私は、研究~臨床~行政を行き来する存在になって、相互に力を合わせられるようにしたいという夢があります。その夢に向かって、指定医取得、専門医取得、博士号取得、子どものこころ専門医取得という目標を、ステップバイステップで達成していきたいです。
子どもからお年寄りまで、幅広い疾患に対応できる精神科医になることです。そのためには児童思春期の疾患や、成人のマイナーな疾患、治療抵抗性の症例などに対応できる必要があるので、これからも自身のみでは気付かない視点から講座の先輩に指導・助言をいただきながら、知識・経験を蓄えていきたいですね。
私の目標というか夢は、精神科医として働き続けながら、どんな患者さんにも真摯に向き合い続けること。
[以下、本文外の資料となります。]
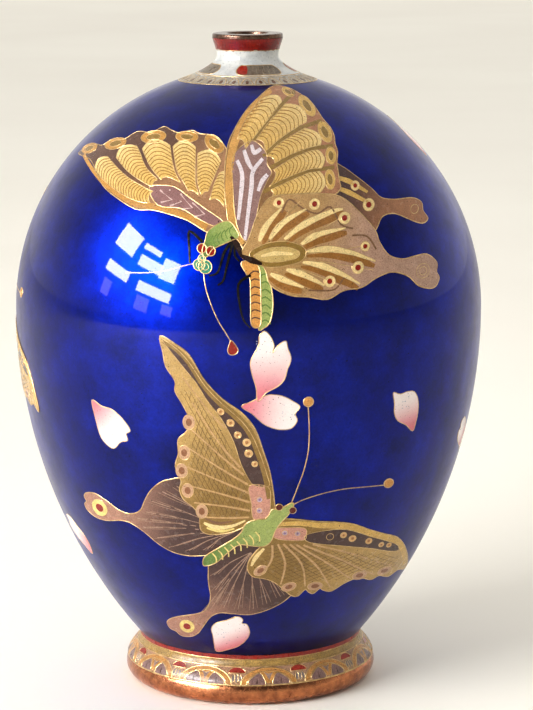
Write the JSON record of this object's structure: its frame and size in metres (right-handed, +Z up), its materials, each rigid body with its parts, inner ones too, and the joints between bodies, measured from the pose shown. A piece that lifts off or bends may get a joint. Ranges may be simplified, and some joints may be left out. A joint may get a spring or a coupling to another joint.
{
  "type": "cloisonne vase",
  "caption": "Ovoid footed vase with a short flared neck, a copper body and foot ring, and wired enamel cells forming butterflies and petals on a deep blue ground.",
  "frame": {"origin": "middle of the flat face that the foot ring rests on", "axes": "+Z up along the vase's axis; -Y is the front, where the side-view butterfly's body lies"},
  "size_m": [0.107, 0.107, 0.15],
  "materials": {
    "copper": "polished copper with a brown patina in the hollows",
    "bronze_lip": "patinated silvered metal, satin",
    "gilt_wire": "flattened wire, polished flush",
    "blue_enamel": "polished translucent cobalt enamel",
    "counter_enamel": "unpolished mottled enamel",
    "white_enamel": "speckled",
    "taupe_enamel": "speckled",
    "red_enamel": "translucent over copper",
    "sand_enamel": "speckled with metal grains",
    "orange_enamel": "opaque",
    "mauve_enamel": "opaque, mottled",
    "cream_enamel": "opaque, ribbed with wires",
    "tan_enamel": "opaque, shaded",
    "khaki_enamel": "opaque, veined with wires",
    "dusk_enamel": "opaque, finely veined",
    "green_enamel": "opaque, shaded",
    "teal_enamel": "opaque",
    "petal_enamel": "opaque, shaded from pink to white"
  },
  "bodies": {
    "root": {"copper_body": "copper", "base_disc": "copper", "foot_ring": "copper", "mouth_ring": "bronze_lip", "lining_enamel": "counter_enamel", "base_enamel": "counter_enamel", "ground_enamel": "blue_enamel", "collar_enamel": "white_enamel", "collar_border": "taupe_enamel", "collar_cartouches": "taupe_enamel", "cartouche_ends": "red_enamel", "neck_band": "red_enamel", "collar_wires": "gilt_wire", "foot_red_line": "red_enamel", "foot_sand_band": "sand_enamel", "foot_frieze": "mauve_enamel", "foot_fans": "orange_enamel", "foot_windows": "mauve_enamel", "foot_caps": "red_enamel", "foot_wires": "gilt_wire", "side_forewing_left": "cream_enamel", "side_forewing_right": "cream_enamel", "side_hindwing_near": "tan_enamel", "side_hindwing_far": "tan_enamel", "side_thorax": "green_enamel", "side_eyes": "red_enamel", "side_proboscis": "teal_enamel", "side_abdomen_back": "green_enamel", "side_abdomen_belly": "orange_enamel", "side_antenna_drop": "red_enamel", "side_spots": "red_enamel", "side_wires": "gilt_wire", "open_forewing_left": "khaki_enamel", "open_forewing_right": "khaki_enamel", "open_hindwing_left": "dusk_enamel", "open_hindwing_right": "dusk_enamel", "open_body": "green_enamel", "open_eyes": "red_enamel", "open_clubs": "orange_enamel", "open_spots": "cream_enamel", "open_wires": "gilt_wire", "back_side_forewings": "cream_enamel", "back_side_hindwings": "tan_enamel", "back_side_body": "green_enamel", "back_side_wires": "gilt_wire", "back_open_forewings": "cream_enamel", "back_open_hindwings": "dusk_enamel", "back_open_body": "green_enamel", "back_open_wires": "gilt_wire", "petal_1": "petal_enamel", "petal_2": "petal_enamel", "petal_3": "petal_enamel", "petal_4": "petal_enamel", "petal_5": "petal_enamel", "petal_6": "petal_enamel", "petal_7": "petal_enamel", "back_petals": "petal_enamel", "petal_wires": "gilt_wire"}
  },
  "joints": []
}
自分の課題としてメンタルとフィジカルの強化や知識のアップデート、そしてもう少しアカデミックにいろいろ考えられるようにならなければと感じていますので、積極的に講座の勉強会に参加して先輩たちに恥じない精神科医を目指します。
当講座に興味のある方へ
-最後に、当講座や医局に興味を持っている方に伝えたいことはありますか?
大学病院に少しでも興味があるなら、ぜひ入局を検討してみてください。長い医師人生を思えば、最初の1年だけでも大学病院で働くことは、働く場所や、専門性等の選択肢を広げる意味でとてもメリットがあると思います。それにもし職場がどうしても合わなかったり不安があった場合、調整やサポートが受けられるのも医局の強みです。
大学病院は学術の世界への窓口です。どの道に進むとしても、大学病院でのアカデミックな経験は決して無駄にはなりません。そして現実的な話をすると、今、静岡県全体で精神科医が不足しており、どこに行っても歓迎される状態です。教授をはじめ、気さくな先生が揃った当講座で、期待される精神科医への道を一緒に歩みましょう!
医局に入局するか、どの大学を選ぶかなど、悩みは尽きないと思います。そんなときは、いったん自身の将来のビジョンに立ち戻り、それをかなえるためにはどこに属するのがいいのかを考えて、ベストな選択をしていただけたらと思います。その上で当講座を選んでもらえたらうれしいですね。
入局した当初は、精神医学に関して右も左もわからない状態でした。でも入局してからの4年間で、学術的なことから医師個人の経験によることまで、多くの先輩方からたくさんのご指導をいただき、ここまでやってこられました。それも入局したからこそだと思っています。当講座は働きやすく、何よりも精神科診療を楽しく行うことができる職場です。一緒に働く先生方が増えてくれるとうれしいです。